Marc Rölli (Philosophie, Leipzig): Fabulieren. Entwurf einer Philosophie der Fiktion 

Abstract

In der aktuell stark rezipierten queer-feministischen und neo-terrestrischen Literatur spielt eine philosophische Denkfigur eine prominente Rolle: Henri Bergsons „Fabulieren“. Vielleicht erscheint sie attraktiv, weil sie im Unterschied zu den traditionellen Vorstellungen über die Phantasie und das Imaginäre als eine „produktive Einbildungskraft“ fungiert, die quasi im Herzen der Erfahrung operiert – und gerade nicht in einem separierten und irrealen Raum. Sie mag im „storytelling“ oder „feminist worldmaking“ wirksam sein, aber sie stützt sich nicht auf ein anthropologisches Ideal, sondern entfaltet sich entlang der Bruchlinien zeitgenössischer Subjektivierungsprozesse.
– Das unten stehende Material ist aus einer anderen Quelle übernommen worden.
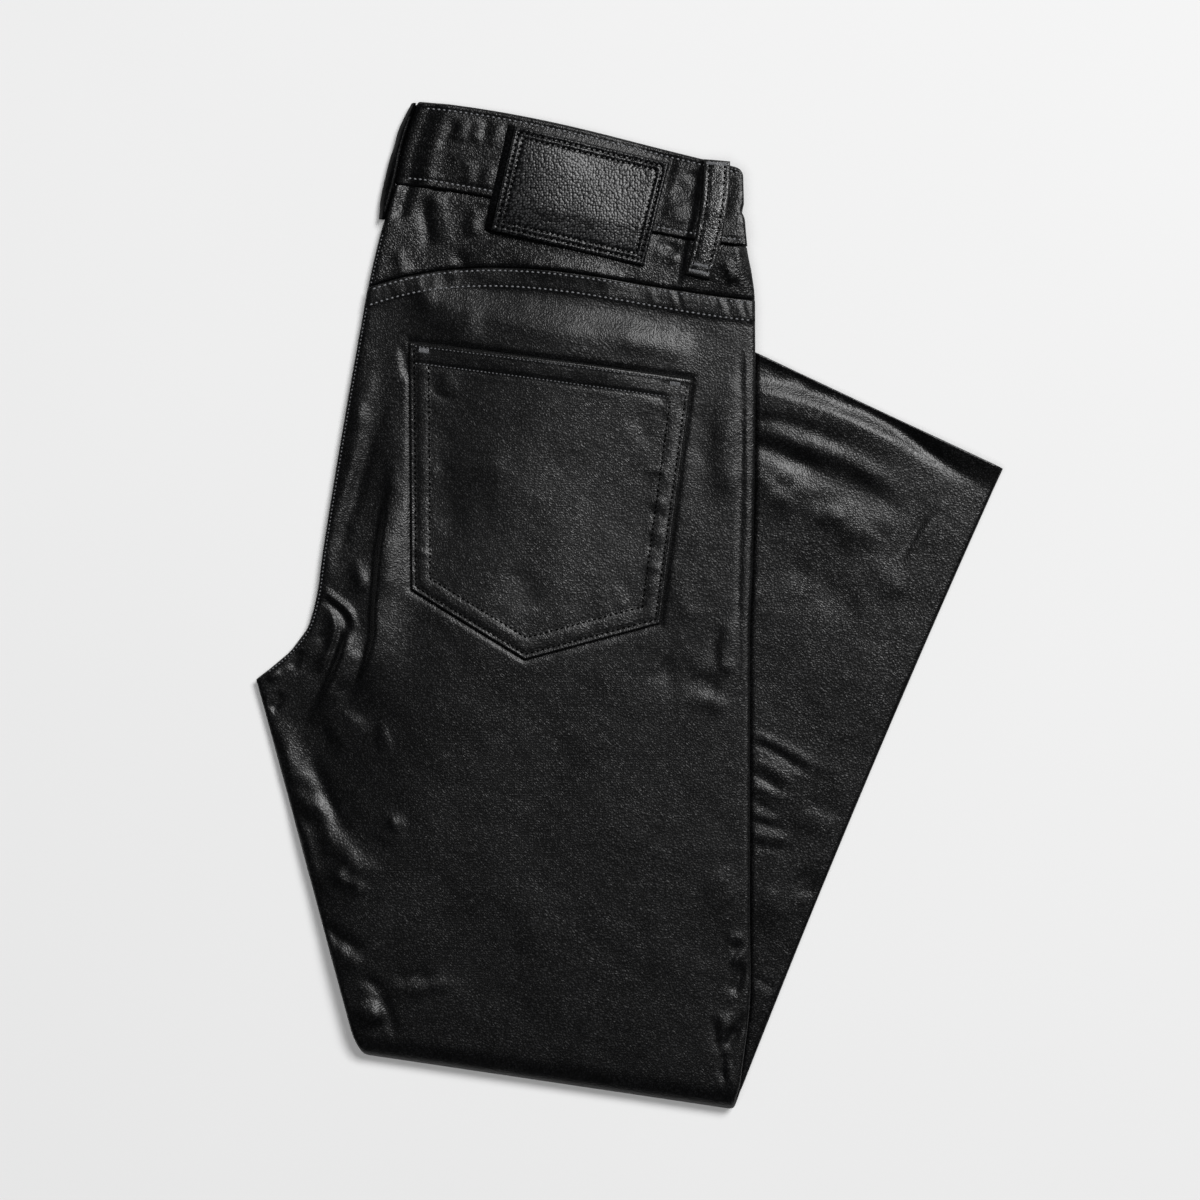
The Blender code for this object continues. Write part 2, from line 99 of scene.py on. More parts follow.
THIGH_SHARES = (0.12, 0.31, 0.54, 0.77, 1.0)
WAIST_TOP, WAIST_SEAM, YOKE_SEAM, YOKE_STITCH, CROTCH, FOLD = 0, 2, 4, 5, 13, 18

# the lower stack's seams, each a curve with a start, a guide point and an end at the hem
INSEAM = in_mm((-133.0, -212.0), (-61.0, -30.0), (-12.0, 161.0))
OUTSEAM = in_mm((57.0, -241.0), (115.8, -90.2), (187.0, 67.5))

POCKET_TOP = in_mm((-110.0, 131.0), (31.0, 112.0))
POCKET_BOTTOM = in_mm((-109.0, 7.0), (-52.0, -28.0), (15.0, -10.0))
POCKET_HEM = 10.5 * MM

# a strip's two top corners, its two bottom ones, and how far its middle bows to the right
Strip = namedtuple("Strip", "top bottom bow")
PATCH = Strip(in_mm((-57.0, 238.0), (20.0, 220.0)), in_mm((-69.0, 186.0), (7.0, 168.0)), 0.0)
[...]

Fabulieren gründet nicht in einer utopischen Heilsquelle, sondern affirmiert immanente Lebensverhältnisse: mit Donna Haraway stecken ihre Kräfte inmitten kollektiver Überlebenspraktiken und werden dort auch dringend gebraucht („staying with the trouble“). Sie sind tentakulären Typs und hantieren wie die Kraken mit unbestimmten Vielheiten, die nicht in einem Bild des Schreckens (bzw. des Todes) aufgefangen werden können.